Clinical Picture: Compulsively pulling out hair

Treatment: Naltrexone, Exposure Response Prevention Therapy (ERP), Cognitive Behavioral Therapy (CBT), Acceptance Commitment Therapy (ACT) +/- Selective Serotonin Reuptake Inhibitors, Serotonin Norepinephrine Reuptake Inhibitors SSRIs, or Clomipramine

Skin Picking Disorder (Excoriation Disorder)

Clinical Picture: Compulsively picking at skin

Treatment: Naltrexone, Exposure Response Prevention Therapy (ERP), Cognitive Behavioral Therapy (CBT), Acceptance Commitment Therapy (ACT) +/- Selective Serotonin Reuptake Inhibitors, Serotonin Norepinephrine Reuptake Inhibitors SSRIs, or Clomipramine

Tourette’s Disorder

Clinical Picture: Impulsive outbursts + vocal or motor tics

Treatment: Antipsychotics, Selective Serotonin Reuptake Inhibitors, Serotonin Norepinephrine Reuptake Inhibitors

Hoarding Disorder

Clinical Picture: Can’t throw stuff away. “I must keep everything just in case I need it later!”

Treatment: Naltrexone, Exposure Response Prevention Therapy (ERP), Cognitive Behavioral Therapy (CBT), Acceptance Commitment Therapy (ACT) +/- Selective Serotonin Reuptake Inhibitors, Serotonin Norepinephrine Reuptake Inhibitors SSRIs, or Clomipramine

 

Personality Disorders

**No approved pharmacological treatment; Mostly therapy-based treatments**

Cluster A

Schizoid: Enjoys being alone. No interest in relationships. Happy with solo life.

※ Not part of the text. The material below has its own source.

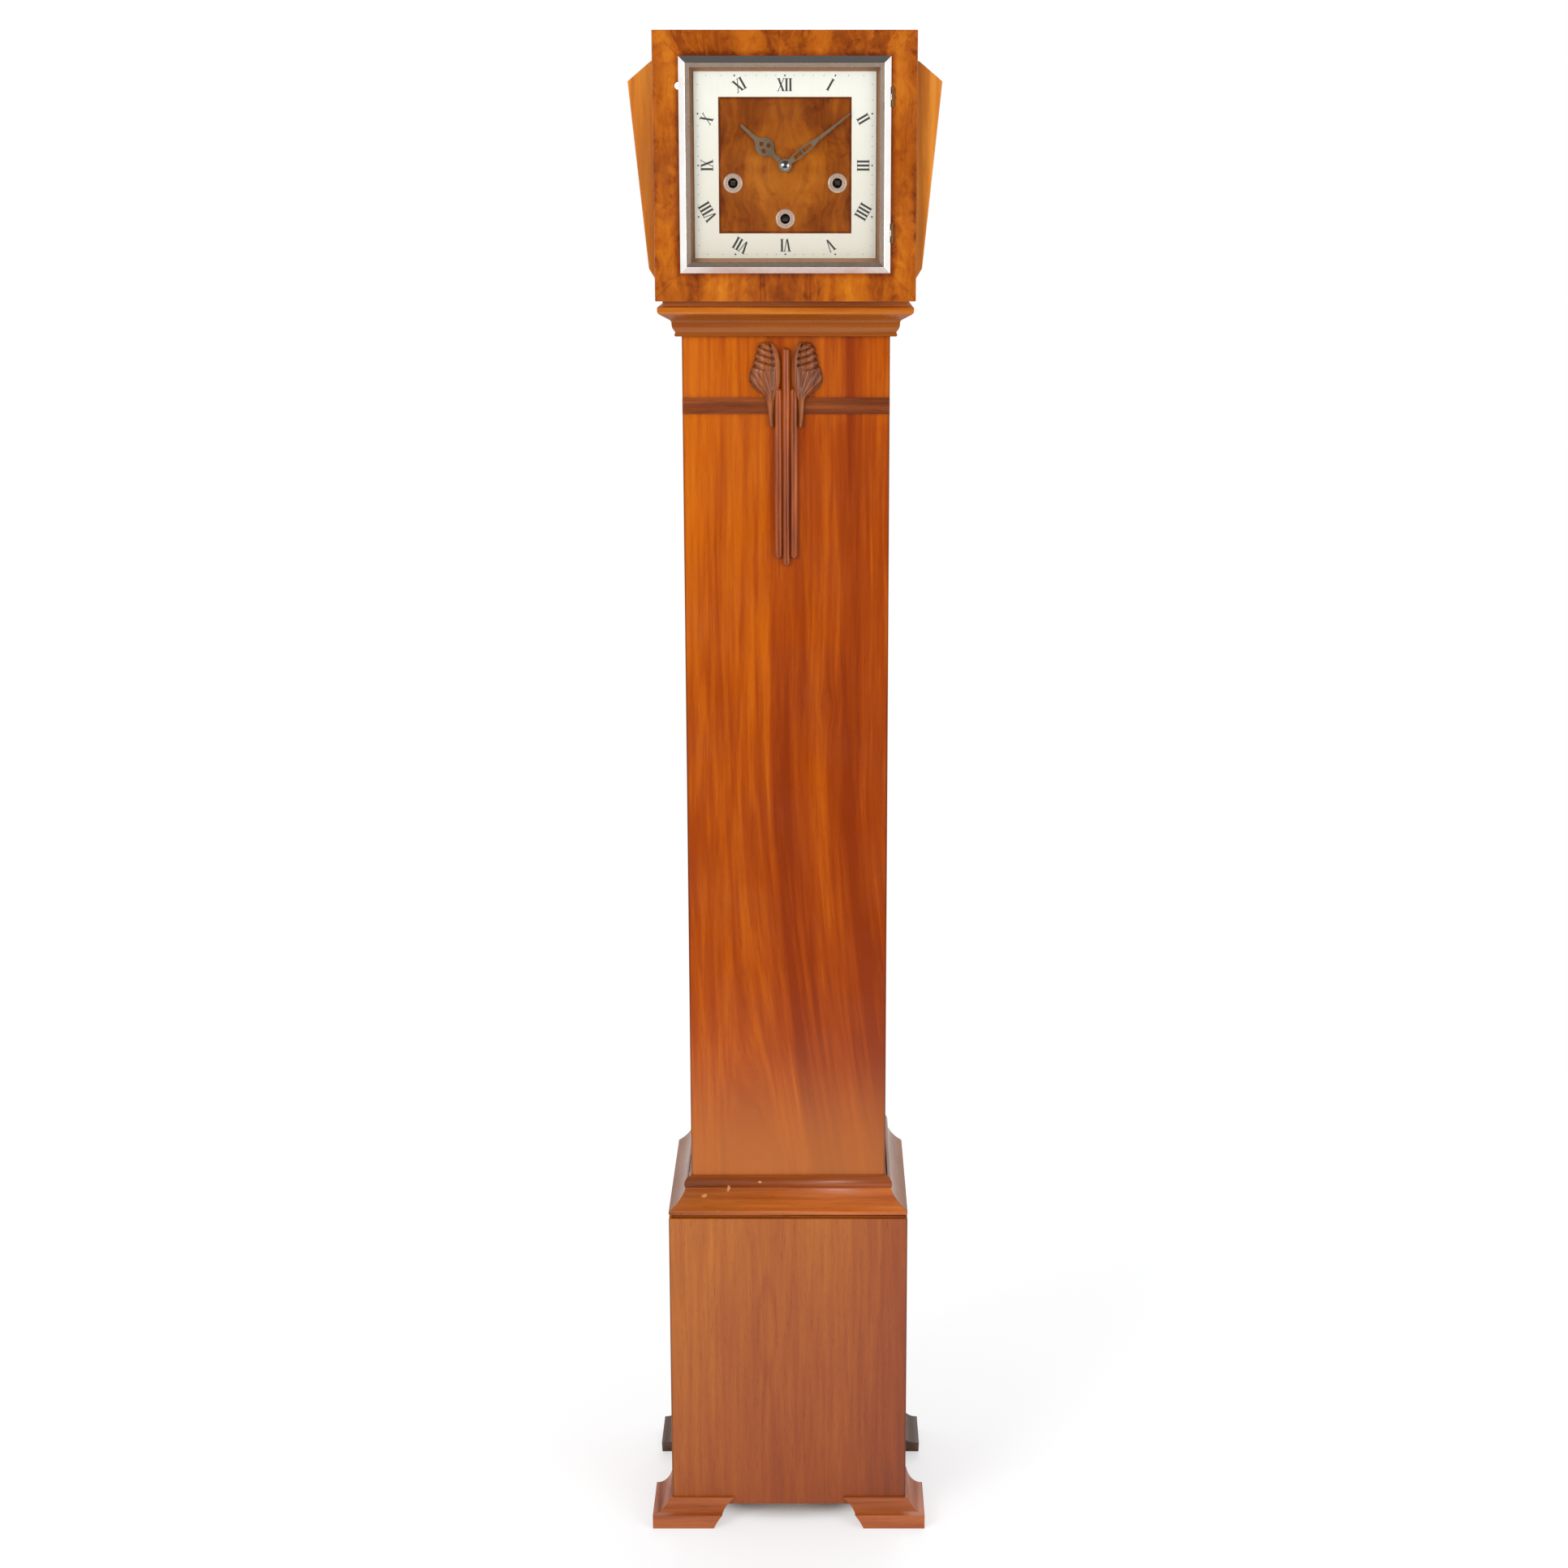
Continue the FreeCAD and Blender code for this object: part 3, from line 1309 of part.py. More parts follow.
def chimes():
    pivotY = backPlateBack + d.hammerPivotBehind
    pivotZ = dialHigh - d.hammerPivotDrop
    rodsY = backPlateBack + d.rodsBehind
    headZ = pivotZ - d.hammerDrop
    headEnd = rodsY - d.rodRadius - d.hammerGap
    headStart = headEnd - d.hammerLength
    wire = d.hammerWire / 2
    earX = d.seatOpeningWidth / 2 + d.hammerEarWidth * 2
    pieces = [rod("x", (-earX, pivotY, pivotZ), d.hammerArborRadius, earX * 2)]
    places = []
    for number in range(3):
        reach = d.rodFirst + d.rodPitch * number
        places += [-reach, reach]
    for across in places:
        left = across - wire
        right = across + wire
        pieces.append(block((left, pivotY - wire, headZ - wire), (right, pivotY + wire, pivotZ)))
        pieces.append(block((left, pivotY - wire, headZ - wire), (right, headStart + wire, headZ + wire)))
        pieces.append(rod("y", (across, headStart, headZ), d.hammerRadius, d.hammerLength))
    keep("chime_hammers", fused(pieces))

    half = d.gongBlockDepth / 2
    keep("gong_block", block(
        (-d.gongBlockWidth / 2, rodsY - half, seatHigh),
        (d.gongBlockWidth / 2, rodsY + half, seatHigh + d.gongBlockHeight)))
    rods = []
    for number, across in enumerate(sorted(places, key=float)):
        length = d.rodLength - d.rodStep * number
        rods.append(rod("z", (across, rodsY, seatHigh - length), d.rodRadius, length))
    keep("chime_rods", group(rods))


def checkAndWrite():
    doc.recompute()
    faults = [item.Name for item in doc.Objects
              if "Invalid" in item.State or "Error" in item.State]
    for name, item in parts.items():
        if item.Shape.isNull() or not item.Shape.isValid() or not item.Shape.Solids:
            faults.append(name)
    if faults:
        raise RuntimeError(f"these did not build: {faults}")
    os.makedirs("parts", exist_ok=True)
    for name, item in parts.items():
        item.Shape.exportStep(os.path.join("parts", f"{name}.step"))
        print(f"{name}: {len(item.Shape.Solids)} solid(s), {item.Shape.Volume / 1000:.1f} cm3")


for make in (trunk, plinth, feet, mouldings, ornament, head, backDoor,
             bezel, dial, hands, plates, windingArbors):
    make()
pendulum(trains())
motionWork()
chimes()
checkAndWrite()
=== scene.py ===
import math
import random

import bmesh
import bpy
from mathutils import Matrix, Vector


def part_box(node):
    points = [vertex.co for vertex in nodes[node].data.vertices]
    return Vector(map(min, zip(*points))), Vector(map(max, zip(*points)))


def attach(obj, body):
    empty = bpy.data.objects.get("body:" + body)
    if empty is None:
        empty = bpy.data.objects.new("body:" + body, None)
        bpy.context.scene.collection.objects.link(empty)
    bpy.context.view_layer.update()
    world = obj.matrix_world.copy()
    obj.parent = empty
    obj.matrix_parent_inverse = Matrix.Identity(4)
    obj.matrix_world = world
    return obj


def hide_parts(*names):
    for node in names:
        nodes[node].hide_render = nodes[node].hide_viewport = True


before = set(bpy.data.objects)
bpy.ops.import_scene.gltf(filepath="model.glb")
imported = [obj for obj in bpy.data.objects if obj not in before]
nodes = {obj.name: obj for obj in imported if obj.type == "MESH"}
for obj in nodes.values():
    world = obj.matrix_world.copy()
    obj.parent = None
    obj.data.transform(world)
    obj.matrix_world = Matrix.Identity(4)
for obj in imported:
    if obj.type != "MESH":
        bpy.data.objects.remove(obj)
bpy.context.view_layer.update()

mm = 0.001
overallRandom = random.Random(7)

# Places on the clock, read from the frame
trunkLow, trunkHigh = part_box("trunk_front")
plinthLow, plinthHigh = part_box("plinth_front")
ringLow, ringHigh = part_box("chapter_ring")
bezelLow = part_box("bezel_frame")[0]
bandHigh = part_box("trunk_band")[1]
corniceLow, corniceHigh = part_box("cornice_moulding")
dialMiddle = (ringLow.z + ringHigh.z) / 2
print(f"frame: {len(nodes)} nodes read")


# A field is a node's output that takes the usual signs, so that a pattern reads as a sum

class Field:
    def __init__(self, socket):
        self.socket = socket
        self.tree = socket.id_data

    def __add__(self, other):
        return calc("ADD", self, other)

    def __sub__(self, other):
        return calc("SUBTRACT", self, other)

    def __rsub__(self, other):
        return calc("SUBTRACT", other, self)

    def __mul__(self, other):
        return calc("MULTIPLY", self, other)

    def __truediv__(self, other):
        return calc("DIVIDE", self, other)

    def __abs__(self):
        return calc("ABSOLUTE", self)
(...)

Schizotypal: Odd, eccentric people who have magical thinking, believe in conspiracies, and are socially awkward (but not psychotic).

Paranoid: Paranoid and mistrusting of everything. Makes mountains out of ant hills. Bad things happen to them because others can’t be trusted. Not to a delusional degree and no signs of psychosis

Cluster B

Borderline: Tumultuous and unstable interpersonal relationships, fears being abandoned, low self esteem, “quasi psychotic rages,” splitting, self-harm behaviors, makes threats or manipulates to get what he/she wants. Very manipulative.

Antisocial: Jail inmates, no empathy, no guilt, no remorse. (e.g., Ted Bundy, Serial Killers)

Narcissistic: Inflated sense of importance. Loves praise and encouragement. Low self-esteem. World revolves around them. When others don’t accommodate them they get upset. Lack insight.

Histrionic: Seductive, constantly needs attention, loves to be the life of the party (e.g., Marilyn Monroe)

Treatments: Dialectical Behavioral Therapy (DBT), Contingency-Based Treatments, Group Therapy, Lamotrigine, Fluoxetine, Atypical Antipsychotics, Lithium 

Cluster C

Avoidant: Wants to be the center of attention and life of the party but fears being rejected and then stays home and isn’t happy about staying home

Dependent: The wife who can’t leave her abusive husband. The man who needs constant reassurance before doing anything.

Obsessive Compulsive: Think OCD but the patient thinks OCD behaviors are reasonable and productive (i.e., Ego Syntonic).